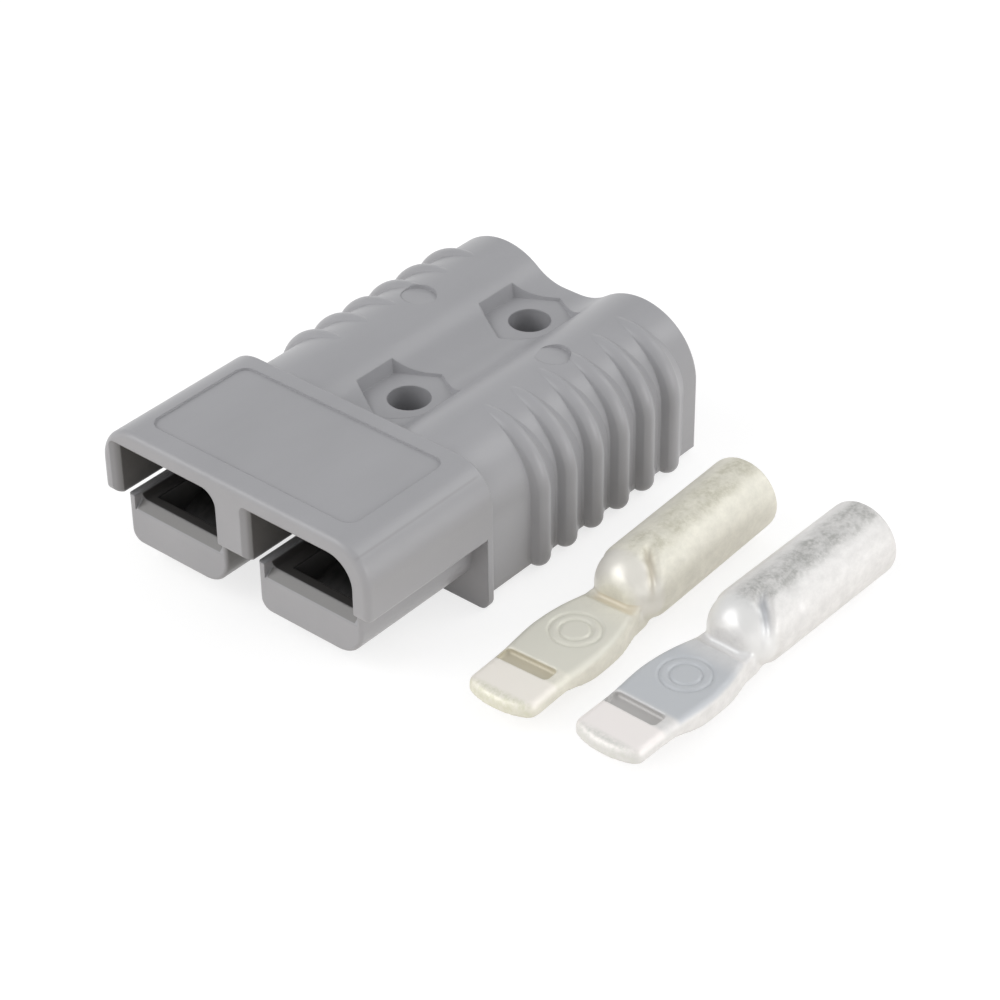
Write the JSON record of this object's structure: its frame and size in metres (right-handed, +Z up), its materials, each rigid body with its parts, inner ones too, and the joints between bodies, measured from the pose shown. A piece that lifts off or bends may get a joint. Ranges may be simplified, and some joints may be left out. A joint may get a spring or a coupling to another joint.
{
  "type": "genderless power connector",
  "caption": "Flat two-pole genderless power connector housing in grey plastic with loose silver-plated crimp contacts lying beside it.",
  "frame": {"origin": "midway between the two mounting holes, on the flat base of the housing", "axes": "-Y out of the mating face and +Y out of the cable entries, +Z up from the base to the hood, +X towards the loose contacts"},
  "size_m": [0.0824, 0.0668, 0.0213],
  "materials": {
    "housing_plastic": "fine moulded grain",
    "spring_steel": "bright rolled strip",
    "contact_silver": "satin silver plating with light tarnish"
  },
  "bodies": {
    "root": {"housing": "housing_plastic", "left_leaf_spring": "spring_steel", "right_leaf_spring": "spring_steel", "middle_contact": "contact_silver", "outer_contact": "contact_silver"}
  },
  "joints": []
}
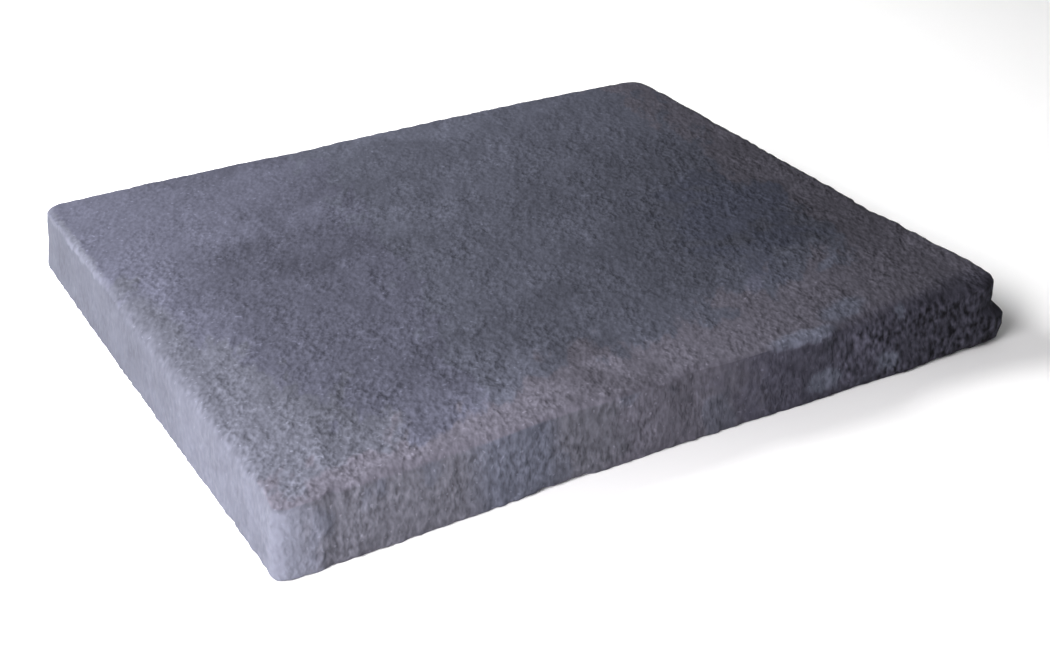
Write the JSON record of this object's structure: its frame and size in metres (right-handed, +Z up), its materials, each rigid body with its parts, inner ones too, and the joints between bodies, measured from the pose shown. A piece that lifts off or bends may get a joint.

◆ ◆ ◆ ◆ ◆ ◆ ◆

What you should do —
Set down the listing in full, keeping every word exactly as it is.

The reply —
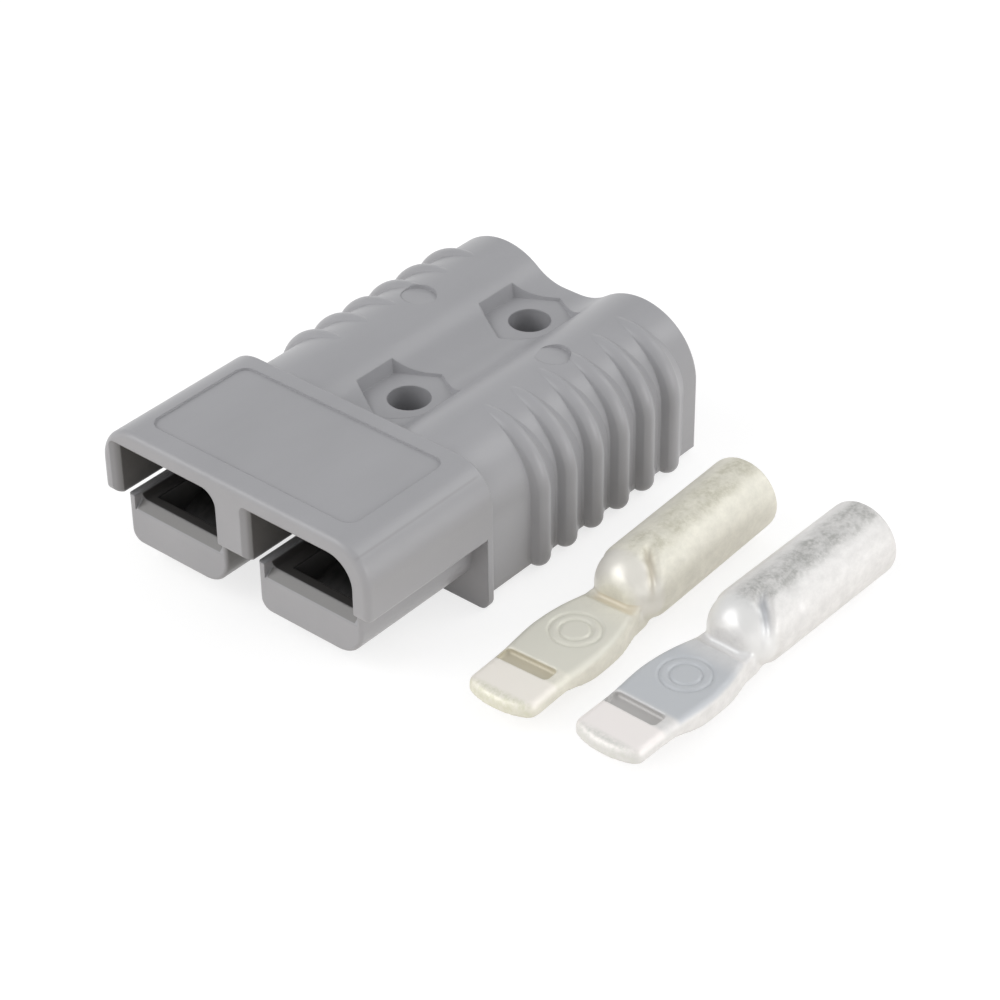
Write the JSON record of this object's structure: its frame and size in metres (right-handed, +Z up), its materials, each rigid body with its parts, inner ones too, and the joints between bodies, measured from the pose shown. A piece that lifts off or bends may get a joint. Ranges may be simplified, and some joints may be left out. A joint may get a spring or a coupling to another joint.
{
  "type": "genderless power connector",
  "caption": "Flat two-pole genderless power connector housing in grey plastic with loose silver-plated crimp contacts lying beside it.",
  "frame": {"origin": "midway between the two mounting holes, on the flat base of the housing", "axes": "-Y out of the mating face and +Y out of the cable entries, +Z up from the base to the hood, +X towards the loose contacts"},
  "size_m": [0.0824, 0.0668, 0.0213],
  "materials": {
    "housing_plastic": "fine moulded grain",
    "spring_steel": "bright rolled strip",
    "contact_silver": "satin silver plating with light tarnish"
  },
  "bodies": {
    "root": {"housing": "housing_plastic", "left_leaf_spring": "spring_steel", "right_leaf_spring": "spring_steel", "middle_contact": "contact_silver", "outer_contact": "contact_silver"}
  },
  "joints": []
}
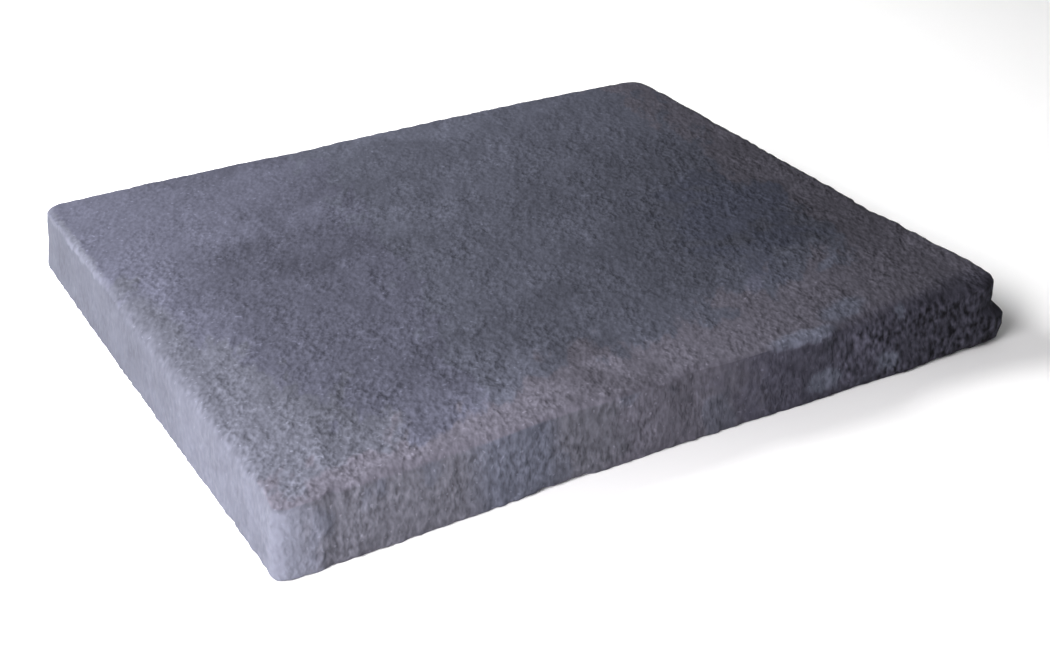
Write the JSON record of this object's structure: its frame and size in metres (right-handed, +Z up), its materials, each rigid body with its parts, inner ones too, and the joints between bodies, measured from the pose shown. A piece that lifts off or bends may get a joint.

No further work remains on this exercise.